There were only a few studios I wanted to visit. Artists whose work I’ve admired for some time and wanted to see what they had that was new. And then there was one artist, Laura Farrow, whose work I wanted to experience for the first time. Laura Farrow is a sculptor. Some of her work is influenced by her experiences in Africa, Tanzania specifically. Some of her work is influenced by her fascination with indigenous cultures. Other pieces are influenced by the human experience of just being a woman in a big wide world. Her artwork is truly extraordinary and for the brief time that I was able to walk her studio I became enamored with many beautiful things.

I asked Laura why she’d named her studio, BROKEN TUSK and she told me a story about the Hindu, elephant-headed deity, Ganesha. Ganesha is the Lord of success and destroyer of evil and obstacles. He is also worshipped as the god of education, knowledge, wisdom and wealth. He has the head of an elephant and the body of a human being with a substantial pot-belly. Ganesha has a broken tusk which he holds like a pen in his lower right hand. It is said that Ganesha broke off his tusk in sacrifice to write the Mahabharata, the great Hindu epic. Laura said she was taken with the idea of one sacrificing a piece of themselves for their art and thus BROKEN TUSK STUDIO came to be.

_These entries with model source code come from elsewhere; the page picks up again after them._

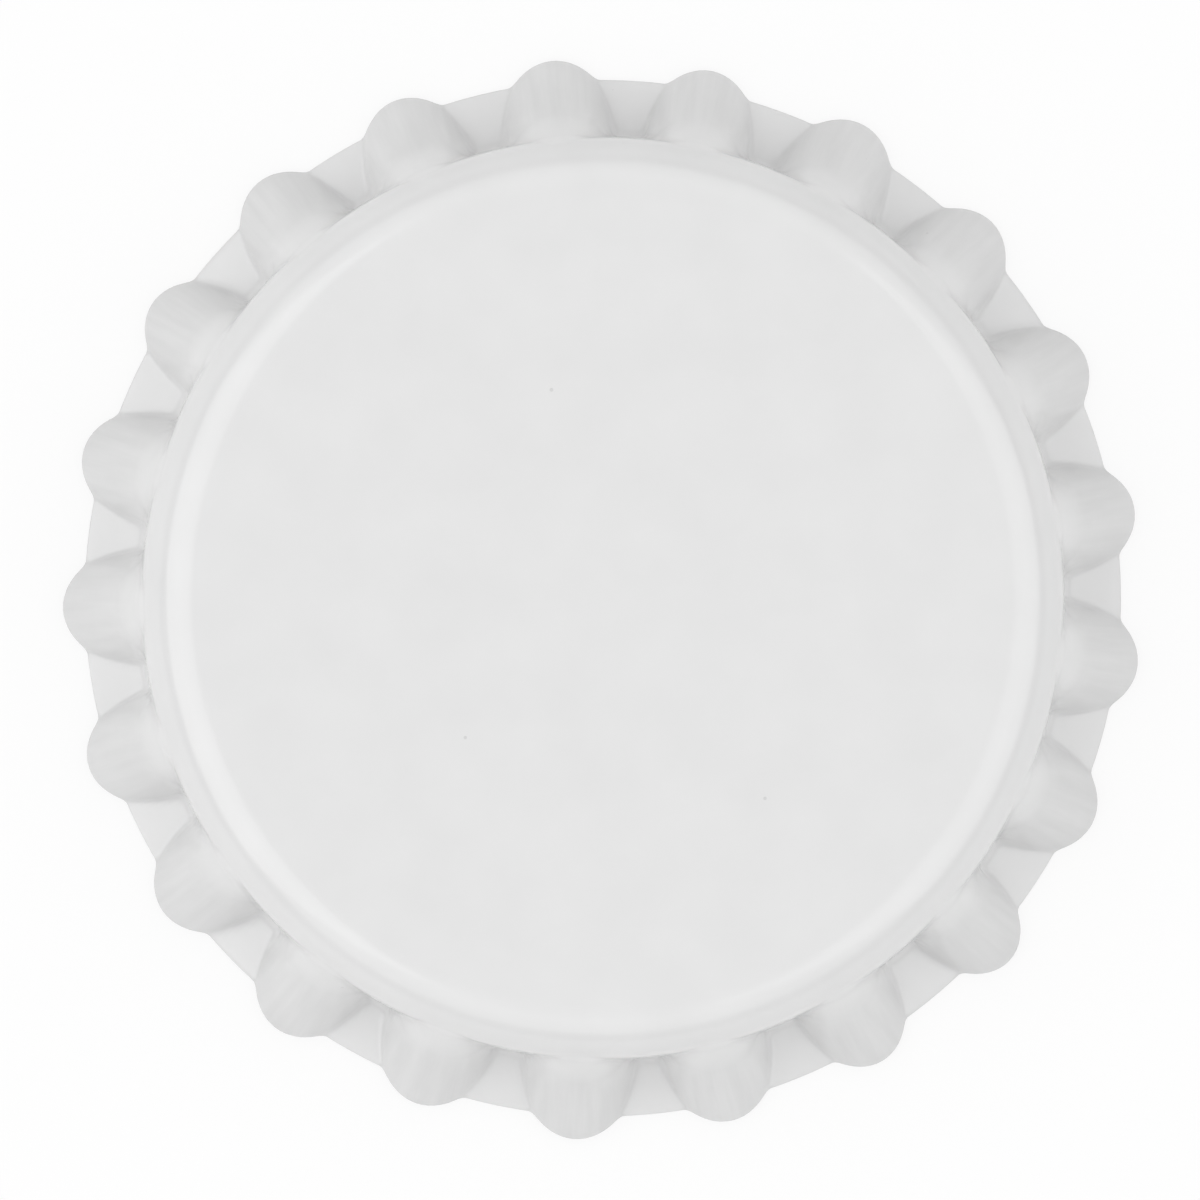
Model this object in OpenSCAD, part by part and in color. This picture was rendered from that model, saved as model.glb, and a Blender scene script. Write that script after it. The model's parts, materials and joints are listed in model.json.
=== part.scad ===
// Bottle cap of the crown kind, as pressed and before it is crimped on: a fluted shell of thin sheet
// steel with a moulded sealing liner inside it. Millimetres, +Z up. The origin is on the axis, in the
// plane that the hem stands on, and the back of one flute points along +X.

/* [Shell] */
// Bore of the wall, which drops over the bottle's lip
bore_d = 26.75; // [20:0.05:34]
// Height from the hem to the top of the panel
height = 6; // [5:0.1:8]
// Thickness of the sheet
sheet = 0.235; // [0.15:0.005:0.35]
// Outer radius of the shoulder between the panel and the wall
shoulder_r = 1.65; // [1.2:0.05:2]

/* [Flutes] */
// Number of flutes round the skirt
flute_count = 21; // [15:1:25]
// How far the backs of the flutes stand out past the wall at the hem
flute_reach = 2.44; // [2.1:0.02:3]
// Radius of a flute's round back
flute_r = 1.75; // [1.5:0.05:1.9]
// How far below the foot of the shoulder the flutes leave the wall
flute_drop = 0.1; // [0.05:0.05:0.5]
// Lean of a flute's back where it leaves the wall, from upright
flute_lean = 12.5; // [8:0.5:16]

/* [Valleys] */
// How far the valleys between the flutes stand out past the wall at the hem
valley_reach = 1.8; // [1.5:0.02:2]
// Slope of the valleys at the hem, from level
valley_slope = 27; // [20:1:35]
// Outer radius of the bend between the wall and the valleys
valley_bend_r = 1; // [0.6:0.05:1.2]
// Angle at which the hem climbs from the valleys to the backs of the flutes
hem_angle = 8; // [0:1:15]

/* [Liner] */
// Gap all round between the liner and the wall
liner_gap = 0.6; // [0.3:0.05:1]
// Thickness of the liner's centre
web_t = 0.3; // [0.2:0.05:0.4]
// Thickness of the sealing land between the two lips
land_t = 0.5; // [0.4:0.05:0.6]
// Width of the sealing land, between the middles of the two lips
land_w = 2.2; // [1.6:0.05:3]
// Width of each lip
lip_w = 0.8; // [0.5:0.05:1]
// Depth of the outer lip below the panel
outer_lip_t = 1.15; // [1:0.05:1.3]
// Depth of the inner lip below the panel
inner_lip_t = 0.9; // [0.8:0.05:1.2]

/* [Hidden] */
$fn = 96;

white = [0.79, 0.79, 0.79];
cream = [0.8, 0.79, 0.74];

bore_r = bore_d / 2;
wall_r = bore_r + sheet;           // outside of the wall
foot_h = height - shoulder_r;      // foot of the shoulder, where the straight wall begins
spare = 1;                         // length left on past the hem, for the trim to cut away
overcut = 0.05;                    // how far the trim runs on past each face of the sheet

// In a valley the sheet runs down its slope to valley_end. It is cut off square there, and stands on
// the lower edge of the cut. Points and unit vectors are in the half section, as [radius, height].
down = [cos(valley_slope), -sin(valley_slope)];
through = [sin(valley_slope), cos(valley_slope)];
valley_end = [wall_r + valley_reach, sheet * through.y];
cut_start = valley_end - (sheet + overcut) * through;
cut_end = valley_end + overcut * through;

// The wall bends out about bend_centre before it runs down the slope.
bend_x = wall_r + valley_bend_r;
slope_l = (valley_end.x - bend_x + valley_bend_r * through.x) / down.x;
bend_centre = valley_end - slope_l * down + valley_bend_r * through;
flare_l = slope_l + 2 * spare;

// A flute's back leaves the wall at flute_top, leaning, and sweeps out in one arc to flute_end, which is
// on the trimmed hem. Its lean grows by twice half_sweep on the way.
flute_top = [wall_r, foot_h - flute_drop];
crest_r = wall_r + flute_reach;
flute_end = [crest_r, cut_end.y + (crest_r - cut_end.x) * tan(hem_angle)];
chord = flute_end - flute_top;
half_sweep = atan(-chord.x / chord.y) - flute_lean;
sweep_r = norm(chord) / (2 * sin(half_sweep));
sweep_centre = flute_top + sweep_r * [cos(flute_lean), sin(flute_lean)];

// The bar starts a little higher, hidden inside the shoulder, and runs on past the hem.
buried = shoulder_r * sin(flute_lean);
bar_start = 180 + flute_lean - asin(buried / sweep_r);
bar_end = 180 + flute_lean + 2 * half_sweep + asin(spare / sweep_r);

// Under the panel, where the liner is moulded on.
ceiling_h = height - sheet;
outer_lip_r = bore_r - liner_gap - lip_w / 2;
inner_lip_r = outer_lip_r - land_w;

// Half section of the cap between the flutes, filled to the axis and set in by part of the sheet.
module section(inset) {
    core_r = wall_r - shoulder_r;
    arc_r = shoulder_r - inset;
    translate([0, -spare]) square([core_r, height - inset + spare]);
    translate([0, -spare]) square([wall_r - inset, foot_h + spare]);
    translate([core_r, foot_h]) intersection() {
        circle(arc_r);
        square(arc_r);
    }
    difference() {
        translate([core_r, -spare]) square([valley_end.x + spare - core_r, bend_centre.y + spare]);
        translate(bend_centre) above_valley(valley_bend_r + inset);
    }
}

// What lies above a bend of radius r, centred here, and above the slope that runs on from it.
module above_valley(r) {
    circle(r);
    rotate(-valley_slope) translate([0, -r]) square([flare_l, r + flare_l]);
}

// One flute on +X, as a solid bar of radius r whose axis follows that of the flute's back.
module flute(r) {
    translate([sweep_centre.x, 0, sweep_centre.y])
        rotate([90, 0, 0])
            rotate(bar_start)
                rotate_extrude(angle = bar_end - bar_start)
                    translate([sweep_r + flute_r, 0]) circle(r);
}

// The whole cap as a solid lump, with its outer surface set in by part of the sheet.
module lump(inset) {
    rotate_extrude() section(inset);
    for (i = [0 : flute_count - 1])
        rotate([0, 0, i * 360 / flute_count]) flute(flute_r - inset);
}

// All that is cut away below the hem: square through the sheet in the valleys, then a shallow cone up
// to the backs of the flutes.
module hem_trim() {
    past_r = max(crest_r, valley_end.x) + 2 * spare;
    past_z = -2 * (flute_r + spare);
    rotate_extrude() polygon([
        [0, cut_start.y],
        cut_start,
        cut_end,
        [past_r, cut_end.y + (past_r - cut_end.x) * tan(hem_angle)],
        [past_r, past_z],
        [0, past_z]
    ]);
}

// Half section of one round-edged lip of the liner, hanging from the panel.
module lip(r, depth) {
    edge_r = lip_w / 2;
    translate([r - edge_r, ceiling_h - depth + edge_r]) square([lip_w, depth - edge_r]);
    translate([r, ceiling_h - depth + edge_r]) circle(edge_r);
}

// The pressed steel: the outside less the inside, trimmed at the hem.
module shell() {
    color(white) difference() {
        lump(0);
        lump(sheet);
        hem_trim();
    }
}

// The sealing liner: a thin disc with two lips, whose rim follows the inside of the shoulder.
module liner() {
    color(cream) rotate_extrude() intersection() {
        section(sheet);
        union() {
            translate([0, ceiling_h - web_t]) square([inner_lip_r, web_t]);
            translate([inner_lip_r, ceiling_h - land_t]) square([land_w, land_t]);
            lip(inner_lip_r, inner_lip_t);
            lip(outer_lip_r, outer_lip_t);
        }
    }
}

shell();
liner();
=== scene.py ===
"""A bottle cap of the crown kind, before crimping, on a white studio table.

It has a pressed and lacquered steel shell, and a moulded sealing liner inside.
"""

import json
import math

import bmesh
import bpy
import numpy as np
from mathutils import Matrix, Vector


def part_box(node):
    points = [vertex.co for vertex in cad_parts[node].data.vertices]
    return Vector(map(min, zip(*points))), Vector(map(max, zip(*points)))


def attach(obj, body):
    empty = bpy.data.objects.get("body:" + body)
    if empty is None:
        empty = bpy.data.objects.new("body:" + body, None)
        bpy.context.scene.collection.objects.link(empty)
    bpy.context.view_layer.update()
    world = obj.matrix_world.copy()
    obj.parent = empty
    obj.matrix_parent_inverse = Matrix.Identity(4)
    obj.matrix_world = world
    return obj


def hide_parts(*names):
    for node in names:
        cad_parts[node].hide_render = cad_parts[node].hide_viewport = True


bl_info = {
    "name": "Bottle Cap",
    "version": (1, 0, 0),
    "blender": (4, 5, 0),
    "location": "3D View > Sidebar > Bottle Cap",
    "description": "Builds a lacquered bottle cap with its sealing liner, on a white table",
    "category": "Add Mesh",
}

MM = 0.001
FULL_TURN = 2 * math.pi

# How far the flutes vary in reach, round and place.
REACH_SPREAD = 0.025 * MM
ROUND_SPREAD = 0.02
TURN_SPREAD = math.radians(0.12)

# Two flutes stand out from the rest, counted from +X: one longer and sharper, one narrower.
SHARP_FLUTE = 18
SHARP_REACH = 0.15 * MM
SHARP_LOSS = 0.12
NARROW_FLUTE = 17
NARROW_LOSS = 0.08

# Share of the flat panel's radius that its innermost face spans.
PANEL_MIDDLE = 0.7

# Share of a blend that is left at the top of the flutes.
FAINTEST_BLEND = 0.3

# Steps that settle a point on the skirt's surface, and the hem on its curve.
MARCH_STEPS = 150
HEM_STEPS = 8

# Radius of the ring, near the hem, that streaks and scratches are laid on: the streaks of painted shade on
# the flutes and the scratches on the cut edge.
MARK_RING = 15 * MM

# The soft boxes stand at one height, at two places round the cap.
BOX_SIZE = (0.66, 0.5)
BOX_REACH = 0.5
BOX_ELEVATION = math.radians(48)
LEFT_BOX_AZIMUTH = math.radians(183)
RIGHT_BOX_AZIMUTH = math.radians(-8)

# How far the camera stands off the axis, and half the table's width.
CAMERA_SHIFT = (-0.083 * MM, -0.054 * MM)
TABLE_REACH = 3

# Share of plain white that the table shows to the camera, and in gloss.
TABLE_GLOW = 0.88
TABLE_SHINE = 0.3

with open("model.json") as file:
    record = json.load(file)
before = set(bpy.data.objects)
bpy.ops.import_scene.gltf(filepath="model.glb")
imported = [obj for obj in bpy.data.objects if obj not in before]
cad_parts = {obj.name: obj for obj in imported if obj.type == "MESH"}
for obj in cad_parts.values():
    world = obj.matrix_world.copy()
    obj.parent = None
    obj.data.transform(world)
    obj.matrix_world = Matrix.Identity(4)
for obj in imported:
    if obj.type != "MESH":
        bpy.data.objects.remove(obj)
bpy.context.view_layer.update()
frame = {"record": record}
SHELL_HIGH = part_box("shell")[1]
LINER_LOW, LINER_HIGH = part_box("liner")
SEAT = next(m for m in frame["record"]["mounts"] if m["name"] == "bottle_seat")


# ---------------------------------------------------------------- settings


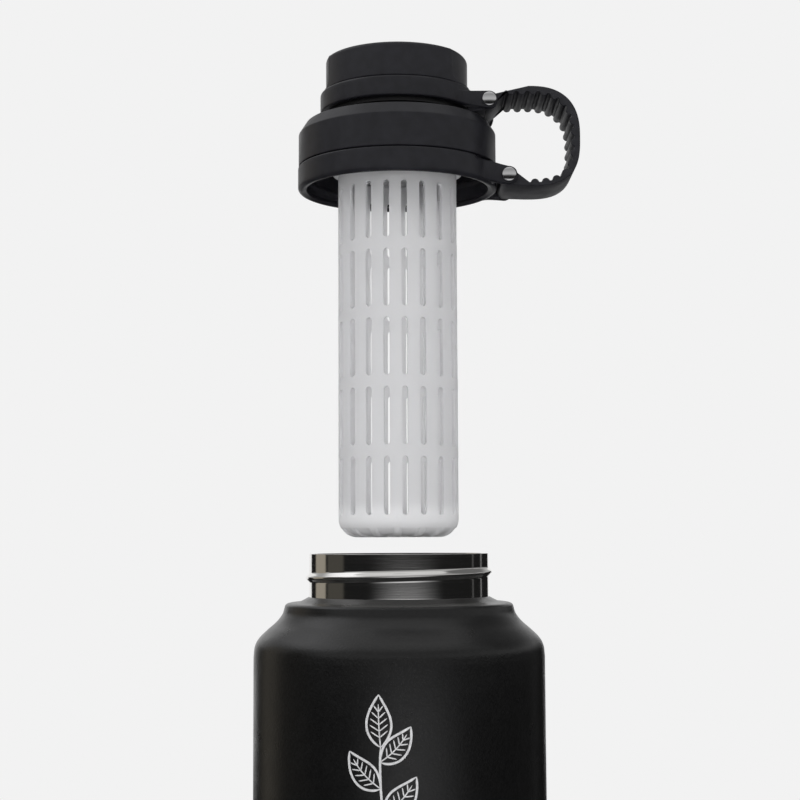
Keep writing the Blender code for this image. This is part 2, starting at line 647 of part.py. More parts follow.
def walk(points, steps):
    """Points and left-hand normals at even steps along a polyline, both ends included."""
    lengths = [math.dist(a, b) for a, b in zip(points, points[1:])]
    total = sum(lengths)
    found = []
    for k in steps:
        left = total * k
        for (a, b), length in zip(zip(points, points[1:]), lengths):
            if left <= length or (a, b) == (points[-2], points[-1]):
                along = left / length
                dx, dz = (b[0] - a[0]) / length, (b[1] - a[1]) / length
                found.append(((a[0] + (b[0] - a[0]) * along, a[1] + (b[1] - a[1]) * along), (-dz, dx)))
                break
            left -= length
    return found


def make_loop(lid):
    """The carry loop: one flexible band, ribbed inside, with a barrel at each end for its pivot."""
    inner_high = LOOP_TOP - BAND_THICKNESS
    inner_low = LOOP_BOTTOM + BAND_THIN
    inner_reach = LOOP_REACH - BAND_THICKNESS
    start_x = UPPER_PIVOT[0] + 2 * BARREL_RADIUS
    valley = [(start_x, inner_high), *rounded_side(inner_low, inner_high, inner_reach, LOOP_STEPS)]
    ribs = [(k + 0.5 + offset) / RIB_COUNT for k in range(RIB_COUNT) for offset, _ in RIB_SHARES]
    lifts = [lift * RIB_HEIGHT for _ in range(RIB_COUNT) for _, lift in RIB_SHARES]
    inside = [valley[0]]
    for (point, normal), lift in zip(walk(valley, ribs), lifts):
        inside.append((point[0] - normal[0] * lift, point[1] - normal[1] * lift))
    inside.append(valley[-1])

    upper_low = tangent(inside[0], UPPER_PIVOT, BARREL_RADIUS, 1)
    lower_high = tangent(inside[-1], LOWER_PIVOT, BARREL_RADIUS, -1)
    top = (LOOP_CENTRE, LOOP_TOP)
    upper_high = tangent(top, UPPER_PIVOT, BARREL_RADIUS, -1)
    bottom = (LOOP_CENTRE, LOOP_BOTTOM)
    lower_low = tangent(bottom, LOWER_PIVOT, BARREL_RADIUS, 1)
    outside = rounded_side(LOOP_BOTTOM, LOOP_TOP, LOOP_REACH, LOOP_STEPS // 2)
    upper_end = angle_on(UPPER_PIVOT, upper_low) % 360.0
    upper_start = angle_on(UPPER_PIVOT, upper_high)
    upper_barrel = arc(UPPER_PIVOT, BARREL_RADIUS, upper_end, upper_start, EYE_STEPS)
    lower_end = angle_on(LOWER_PIVOT, lower_low) % 360.0
    lower_start = angle_on(LOWER_PIVOT, lower_high)
    lower_barrel = arc(LOWER_PIVOT, BARREL_RADIUS, lower_end, lower_start, EYE_STEPS)
    outline = [*outside, *lower_barrel, *reversed(inside), *upper_barrel]
    holes = [circle(UPPER_PIVOT, PIN_HOLE), circle(LOWER_PIVOT, PIN_HOLE)]
    plate("loop_handle", [outline, *holes], LOOP_WIDTH, 0.0, lid, LOOP_BLACK)


def make_rivet(name, pivot, parent):
    """A two-part rivet: a domed stud from the front, pressed into a domed socket from the back.

    The socket's tube passes through both arms and the loop's barrel, and is the pin they turn on.
    """
    seat = ARM_OUTSIDE + FIT_GAP
    dome = [(HEAD_RADIUS * a, seat + HEAD_HEIGHT * b) for a, b in DOME_SHARES]
    floor = PIN_RADIUS - ARM_OUTSIDE
    stud = [*dome, (STUD_RADIUS, seat), (STUD_RADIUS, floor + FIT_GAP), (0.0, floor + FIT_GAP)]
    bore = STUD_RADIUS + FIT_GAP
    socket = [(0.0, floor), (bore, floor), (bore, ARM_OUTSIDE), (PIN_RADIUS, ARM_OUTSIDE)]
    socket += [(PIN_RADIUS, -seat), *[(radius, -height) for radius, height in reversed(dome)]]
    for word, outline in (("stud", stud), ("socket", socket)):
        half = turned(f"{name}_{word}", outline, parent, CHROME, PIN_STEPS, closed=False)
        half.location = (pivot[0], 0.0, pivot[1])
        half.rotation_euler = (math.pi / 2, 0.0, 0.0)


def infuser_rows():
    """The infuser's wall from top to bottom: (radius, height, whether slots lie under this row)."""
    rows = [(INFUSER_NECK_RADIUS, INFUSER_TOP, False)]
    shoulder = SLEEVE_LOW - INFUSER_SHOULDER
    rows.append((INFUSER_NECK_RADIUS, shoulder, False))
    flange_low = shoulder - FLANGE_HEIGHT
    rows.append((INFUSER_RADIUS + FLANGE_PROUD, shoulder, False))
    rows.append((INFUSER_RADIUS + FLANGE_PROUD, flange_low, False))
    rows.append((INFUSER_RADIUS, flange_low - FLANGE_TAPER, False))
    for k in range(SLOT_ROWS):
        high = -FIRST_SLOT_DROP - k * SLOT_PITCH
        rows.append((INFUSER_RADIUS, high, True))
        rows.append((INFUSER_RADIUS, high - SLOT_LENGTH, False))
    corner = (INFUSER_RADIUS - INFUSER_CORNER, INFUSER_CORNER - INFUSER_LENGTH)
    rows += [(x, z, False) for x, z in arc(corner, INFUSER_CORNER, 0.0, -90.0, CORNER_STEPS)]
    rows.append((0.0, -INFUSER_LENGTH, False))
    return rows


def make_infuser(seal, infuser):
    """The infuser: a slotted cup, wrapped from a flat grid, that hangs in the lid's sleeve."""
    rows = infuser_rows()
    columns = 2 * SLOT_COLUMNS
    half_slot = math.asin(SLOT_WIDTH / 2 / INFUSER_RADIUS)
    work = bmesh.new()
    bmesh.ops.create_grid(work, x_segments=columns, y_segments=len(rows) - 1, size=1.0)
    slots = []
    for face in work.faces:
        middle = face.calc_center_median()
        column = int((middle.x + 1.0) / 2 * columns)
        row = int((1.0 - middle.y) / 2 * (len(rows) - 1))
        if column % 2 == 0 and rows[row][2]:
            slots.append(face)
    bmesh.ops.delete(work, geom=slots, context="FACES")
    for point in work.verts:
        column = round((point.co.x + 1.0) / 2 * columns)
        row = round((1.0 - point.co.y) / 2 * (len(rows) - 1))
        radius, height, _ = rows[row]
        pitch = 2 * math.pi / SLOT_COLUMNS
        angle = FRONT + pitch / 2 + (column // 2) * pitch + (half_slot if column % 2 else -half_slot)
        point.co = (radius * math.cos(angle), radius * math.sin(angle), height)
    bmesh.ops.remove_doubles(work, verts=work.verts, dist=MERGE)
    bmesh.ops.recalc_face_normals(work, faces=work.faces)
    mesh = bpy.data.meshes.new("infuser_basket")
    work.to_mesh(mesh)
    work.free()
    basket = add_mesh("infuser_basket", mesh, infuser, FROSTED)
    wall = basket.modifiers.new("wall", "SOLIDIFY")
    wall.thickness = INFUSER_WALL
    wall.offset = -1.0
    wall.use_even_offset = True
    thread = ridge(
        "infuser_ridge", INFUSER_NECK_RADIUS, INFUSER_RIDGE_PROUD, INFUSER_RIDGE_RADIUS,
        INFUSER_LEAD, INFUSER_TURNS, infuser_ridge_middle(), infuser,
    )
    boolean(basket, thread, "UNION")

    low = INFUSER_TOP + FIT_GAP
    high = low + SEAL_HEIGHT
    outer = SLEEVE_BORE - RUN_GAP
    inner = INFUSER_NECK_RADIUS - 2 * INFUSER_WALL
    outline = [(inner, high), (outer, high), (outer, low), (inner, low)]
    turned("infuser_seal", outline, seal, SILICONE, RING_STEPS)


def main():
    """Build every piece."""
    root = joint_empty("bottle_base", None, 0.0)
    seal = joint_empty("lid_lift_axis", root, LID_BASE)
    lid = joint_empty("lid_turn_axis", seal, 0.0)
    ring = joint_empty("cap_rise_axis", lid, 0.0)
    cap = joint_empty("cap_turn_axis", ring, 0.0)
    infuser_seal = joint_empty("infuser_drop_axis", lid, 0.0)
    infuser = joint_empty("infuser_turn_axis", infuser_seal, 0.0)
    make_bottle(root)
    make_collar(lid)
    make_strap_ring(lid)
    make_gaskets(seal, cap)
    make_cap(ring, cap)
    make_loop(lid)
    make_rivet("lower_rivet", LOWER_PIVOT, lid)
    make_rivet("upper_rivet", UPPER_PIVOT, ring)
    make_infuser(infuser_seal, infuser)


main()
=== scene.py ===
# %% [markdown]
# # A steel bottle with its infuser lid lifted off
#
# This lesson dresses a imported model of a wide-mouth insulated bottle. The model is the fixed frame: it says
# where each piece sits and how it moves. Each cell below makes one piece as a fine surface that stands in
# for the plain solid of the same name, or one finish.
#
# Everything is in metres, +Z is up, and the bottle stands on the origin with its carry loop towards +X.

# %% Load the frame
import math

import bmesh
import bpy
import numpy as np
from mathutils import Matrix, Vector
from mathutils.geometry import tessellate_polygon


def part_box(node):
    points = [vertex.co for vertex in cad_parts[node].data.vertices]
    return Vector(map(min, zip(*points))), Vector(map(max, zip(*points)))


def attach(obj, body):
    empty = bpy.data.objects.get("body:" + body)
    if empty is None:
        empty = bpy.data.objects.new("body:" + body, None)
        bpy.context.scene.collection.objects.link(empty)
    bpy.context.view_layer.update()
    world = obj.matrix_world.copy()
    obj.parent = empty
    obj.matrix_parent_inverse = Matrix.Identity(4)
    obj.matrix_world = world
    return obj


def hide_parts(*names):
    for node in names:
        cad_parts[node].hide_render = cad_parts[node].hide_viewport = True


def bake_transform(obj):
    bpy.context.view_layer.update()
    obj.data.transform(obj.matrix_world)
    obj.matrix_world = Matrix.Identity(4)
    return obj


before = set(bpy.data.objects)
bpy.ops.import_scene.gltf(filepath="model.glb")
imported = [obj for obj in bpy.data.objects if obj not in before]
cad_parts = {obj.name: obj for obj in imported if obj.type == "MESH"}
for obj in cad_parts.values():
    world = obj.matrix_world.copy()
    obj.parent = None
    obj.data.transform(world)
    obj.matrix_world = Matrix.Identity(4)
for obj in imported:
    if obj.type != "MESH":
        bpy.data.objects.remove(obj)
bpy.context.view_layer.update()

# %% [markdown]
# ## Where the lid and the bottle are
#
# The bottle's sizes are measured from its base, and the lid's from the lid's lower edge. Both come from
# boxes of the frame, so the fine pieces follow it. The front of the object faces -Y.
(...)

Her explanation resonated deeply with me. I understand sacrificing a piece of one’s self for one’s art. I do it with each story I tell. Every book I’ve ever written holds a part of me that I’ve gladly given away to be able to do what I do and do it well. I’ve discovered recently that my best writing comes when I’ve been willing to expose myself, no matter how vulnerable that might make me. It’s that vulnerability, when I let down my barriers and allow myself to spill into my words that feeds and nurtures my best work. It’s when I’m broken and I give those shattered pieces of myself away that my writing grows and my spirit soars and I am left with something that is sheer beauty for someone else to read.